All in all, the balance of risks for oil prices appears tilted to the upside over the next year. A $100 per barrel price for WTI and Brent crude oil isn’t off the table. The global economy remained surprisingly resilient at a time when interest rates rose and knock-on Covid effects. With supply issues, rising demand, and various wild cards still in play, such as the war in Ukraine, strategies with a neutral to bullish bias, may make sense to trade oil markets in 2023.
One way to get bullish exposure to increasing oil prices is through currencies that benefit from higher oil prices, such as the Canadian Dollar, Mexican Peso or the Norwegian Krone. These oil-linked currencies typically perform well when oil prices rise because their respective issuers generate higher revenues from their energy exports. Moreover, given the expected easing in Fed policy, the US Dollar should come under pressure, potentially making the trade even more attractive.
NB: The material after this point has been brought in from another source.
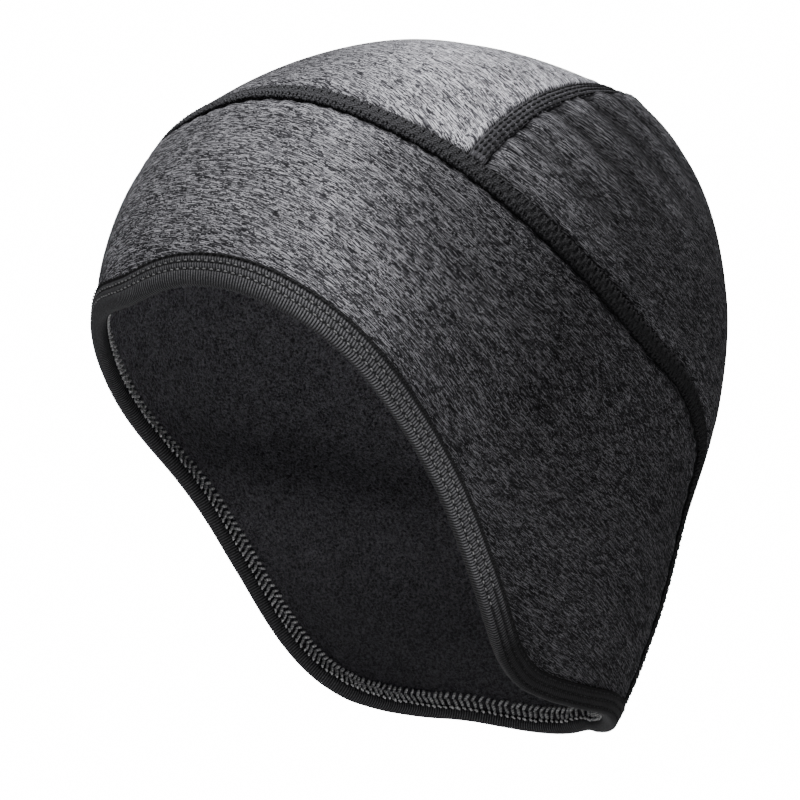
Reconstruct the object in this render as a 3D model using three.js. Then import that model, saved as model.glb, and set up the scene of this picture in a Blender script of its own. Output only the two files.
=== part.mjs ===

That may also spur a run higher in the equities market, making the previously mentioned oil companies another possible route to trade a long thesis.
Of course, trading oil futures is another way to trade the commodity. The WTI oil forward curve is currently inverted through 2023, suggesting at face value that spot prices may fall towards the further-dated futures prices. However, over the past month, the December 2023 contract has risen faster than the current spot price, a 2.05% and 3.03% gain, respectively. This backwardated structure is bullish for oil prices, implying that supply may fall or demand may increase.